Опыт у меня невелик и я часто говорю себе, что у меня, пожалуй, нет к приобретению опыта подобающего для этого вкуса — вещи отнюдь не всегда действительно занимают меня. Но для того, чтобы образно представить то межеумное состояние, о котором я вам пытаюсь дать представление, кое-что у меня в запасе найдется.
Если глупость к числу моих достоинств не принадлежит, то кичиться этим я, в отличие от господина Теста, не собираюсь.
Итак, то, что я вам сейчас расскажу, это просто случай из повседневной жизни.
Мне случилось однажды быть в Лондоне, куда я был приглашен Институтом, занятым популяризацией за рубежом французской культуры. Поселили меня в своего рода, как они говорят, Ноте, расположенном в одном из очаровательных кварталов на окраине Лондона. Был конец октября, когда нередко еще стоит ясная погода. Маленькое, по-викториански комфортное здание дышало гостеприимством. Чудесный запах поджаренных тостов и крохотные порции несъедобных желе, которыми принято питаться на этом острове, придавали дому его особую атмосферу.
Я был там не один, со мной была спутница, пожелавшая меня в жизни сопровождать и отличавшаяся исключительным вниманием к неповторимому и уникальному. Утром спутница эта, моя супруга, неожиданно объявляет мне, что в гостинице остановился профессор Д", который когда-то был моим преподавателем в школе восточных языков. Час был очень ранний. Откуда вы знаете? — поинтересовался я, так как близким другом семьи профессор Д*, надо сказать, отнюдь не был. Я видела его обувь — ответила моя спутница.
Должен признаться что ответ этот вызвал у меня некоторый трепет, а также тень сомнения — индивидуальные черты оставленных у дверей башмаков не казались мне свидетельством достаточно убедительным, притом что никаких причин прибыть в Лондон у профессора Д*, насколько я знал, не было. Слова моей спутницы показались мне, скорее, забавными, и я не придал им никакого значения.

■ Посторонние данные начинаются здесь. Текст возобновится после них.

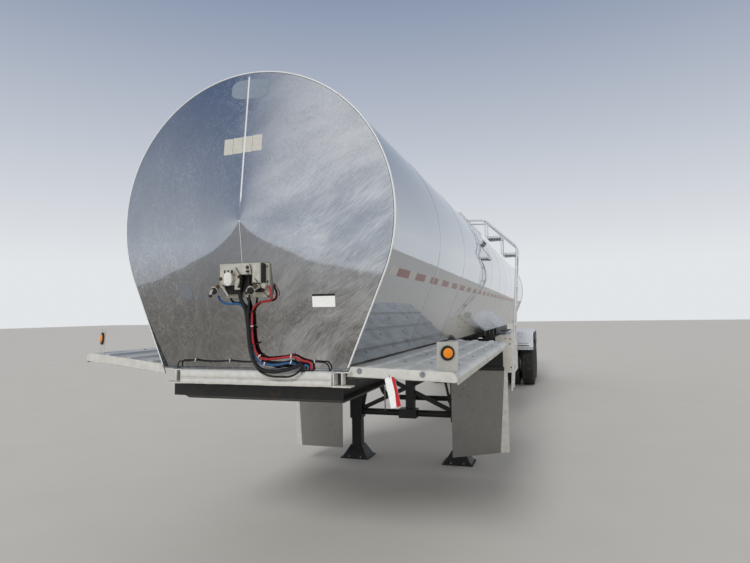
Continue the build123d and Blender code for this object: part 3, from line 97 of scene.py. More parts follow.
# %% Camera
camera_place = at(1707.4, -2944.5, 1716.0)
camera_yaw = radians(17.70)
camera_pitch = radians(3.27)
camera_roll = radians(-0.83)
focal_pixels = 561.1
image_width = 750
camera_data = bpy.data.cameras.new("camera")
camera_data.sensor_width = 36.0
camera_data.lens = focal_pixels / image_width * camera_data.sensor_width
camera_data.clip_end = 200.0
camera = bpy.data.objects.new("camera", camera_data)
camera.matrix_world = (
    Matrix.Translation(camera_place)
    @ Matrix.Rotation(camera_yaw, 4, "Z")
    @ Matrix.Rotation(pi / 2 + camera_pitch, 4, "X")
    @ Matrix.Rotation(camera_roll, 4, "Z")
)
scene.collection.objects.link(camera)
scene.camera = camera
print("lens", round(camera_data.lens, 2), "mm")

# %% [markdown]
# ## Colours and nodes
#
# Colours are written as they look on a screen, in sRGB hex, and one function turns them into the
# linear values that the renderer works with. One more function adds a node, sets its options and
# links what it is given, so that each material below reads like a recipe.


# %% Colour and node helpers
def linear(code):
    """An sRGB hex colour as linear red, green, blue and alpha."""
    parts = [int(code[start : start + 2], 16) / 255 for start in (1, 3, 5)]
    return tuple(c / 12.92 if c <= 0.04045 else ((c + 0.055) / 1.055) ** 2.4 for c in parts) + (1.0,)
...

Я уже шел, забыв об этом разговоре, по коридору, когда увидел, в халате, из под которого виднелись при ходьбе длинные приличествующие преподавателю университета кальсоны — кого бы вы думали? Профессора Д* собственной персоной, выходящего, как ни в чем ни бывало, из своей комнаты.
Случай этот кажется мне весьма поучительным — именно с его помощью попытаюсь я пояснить вам, что представляет собой прекрасное.
Потребовалось ни больше, ни меньше, как событие, в котором оказались тесно сопряжены между собой универсальность свойственных профессорским башмакам черт с абсолютной уникальностью личности профессора Д*, чтобы перенестись мысленно к старым башмакам Ван-Гога — тем самым, что послужили для Хай-деггера замечательным образом того, что представляет собой произведение искусства.
Представьте себе вновь башмаки профессора Д", но уже ohne Begriff, не связывая их ни с вашим представлением об университетском преподавателе, ни с замечательным обликом самого профессора, и вы сразу увидите башмаки Ван-Гога в ином, несравненном качестве — в качестве прекрасного.
Вот они, здесь, эти башмаки, и они подают нам понимающий знак, знак, лежащий ровно на полпути между силой воображения, с одной стороны, и властью означающего, с другой. Означающее это не является уже здесь означающим долгой дороги, усталости, человеческой страсти и теплоты и чего бы то ни было еще в этом роде; оно остается означающим лишь того, что означает пара брошенных башмаков, то есть одновременно присутствия и отсутствия в чистом виде — перед нами вещь, так сказать, инертная, предназначенная для всех, но вещь, несмотря на всю свою немоту, говорящая, отпечаток чего-то органического, и в тоже время отброс, наводящий на мысль о новом, спонтанном зарождении жизни. То, что, словно по волшебству, превращает эти башмаки в своего рода аналог и оборотную сторону пары набухающих почек, показывает, что мы имеем здесь дело не с подражанием — что многих, писавших об этих башмаках авторов сбило с толку, — а с фиксированием на полотне чего-то такого, благодаря чему башмаки эти, будучи поставлены в определенные отношения со временем, стали зримым явлением прекрасного.
Если пример этот не кажется вам убедительным, поищите других. Дело в том, чтобы показать вам, что прекрасное не имеет ничего общего с тем, что называют идеалом прекрасного. И только разглядев красоту в моментальности перехода от жизни к смерти, можем мы попытаться восстановить красоту действительно идеальную, то есть ту функцию, которую может в определенных случаях взять на себя то, что предстает нам как идеал красоты, и в первую очередь, пресловутая форма человеческого тела.